Observing the galactic plane with the Balloon-borne Large-Aperture Submillimeter Telescope Marsden, Gaelen

Abstract

Stars form from collapsing massive clouds of gas and dust. The UV and optical light emitted by a forming or recently-formed star is absorbed by the surrounding cloud and is re-radiated thermally at infrared and submillimetre wavelengths. Observations in the submillimetre spectrum are uniquely sensitive to star formation in the early Universe, as the peak of the thermal emission is redshifted to submillimetre wavelengths.

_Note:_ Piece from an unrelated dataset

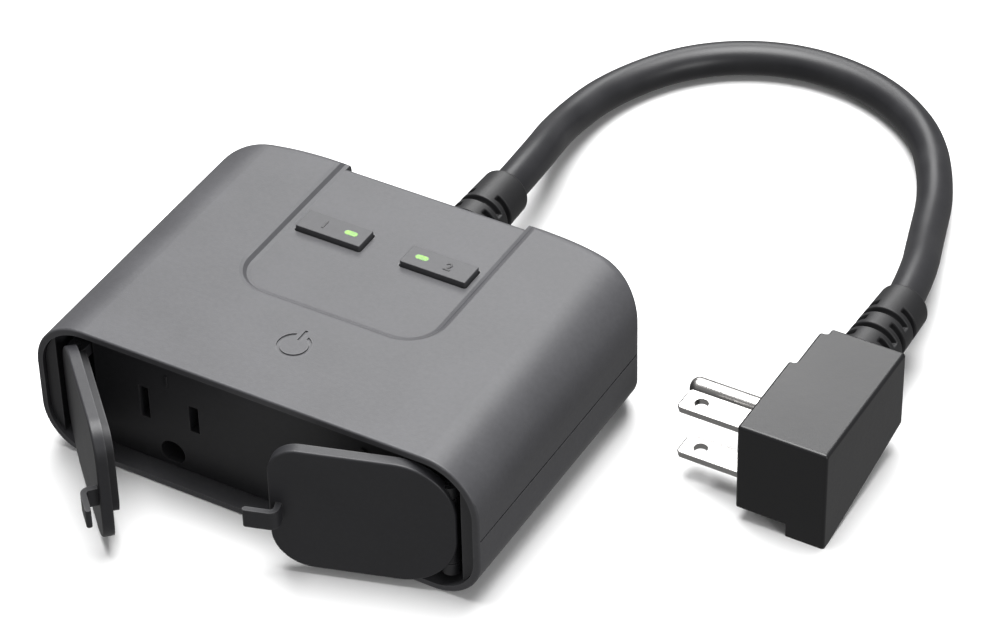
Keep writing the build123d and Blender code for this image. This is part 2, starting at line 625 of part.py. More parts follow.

The coolest objects in star forming regions in our own Galaxy, including heavily-obscured proto-stars and starless gravitationally-bound clumps, are also uniquely bright in the submillimetre spectrum. The Earth's atmosphere is mostly opaque at these wavelengths, however, limiting the spectral coverage and sensitivity achievable from ground-based observatories. The Balloon-borne Large Aperture Submillimeter Telescope (BLAST) observes the sky from an altitude of 40 km, above 99.5% of the atmosphere, using a long-duration scientific balloon platform. BLAST observes at 3 broad-band wavelengths spanning 250-500 micron, taking advantage of detector technology developed for the space-based instrument SPIRE, scheduled for launch in 2008. The greatly-enhanced atmospheric transmission at float altitudes, increased detector sensitivity and large number of detector elements allow BLAST to survey much larger fields in a much smaller time than can be accomplished with ground-based instruments. It is expected that in a single 10-day flight, BLAST will detect ~10000 extragalactic sources, ~100 times the number detected in 10 years of ground-based observations, and 1000s of Galactic star-forming sources, a large fraction of which are not seen by infrared telescopes. The instrument has performed 2 scientific flights, in the summer of 2005 and winter of 2006, for a total of 16 days of observing time. This thesis discusses the design of the instrument, performance of the flights, and presents the analysis of 2 of the fields observed during the first flight. A failure in the optical system during the first flight precluded sensitive extragalactic observations, so the majority of the flight was spent observing Galactic targets. We anticipate exciting extragalactic and Galactic results from the 2006 data.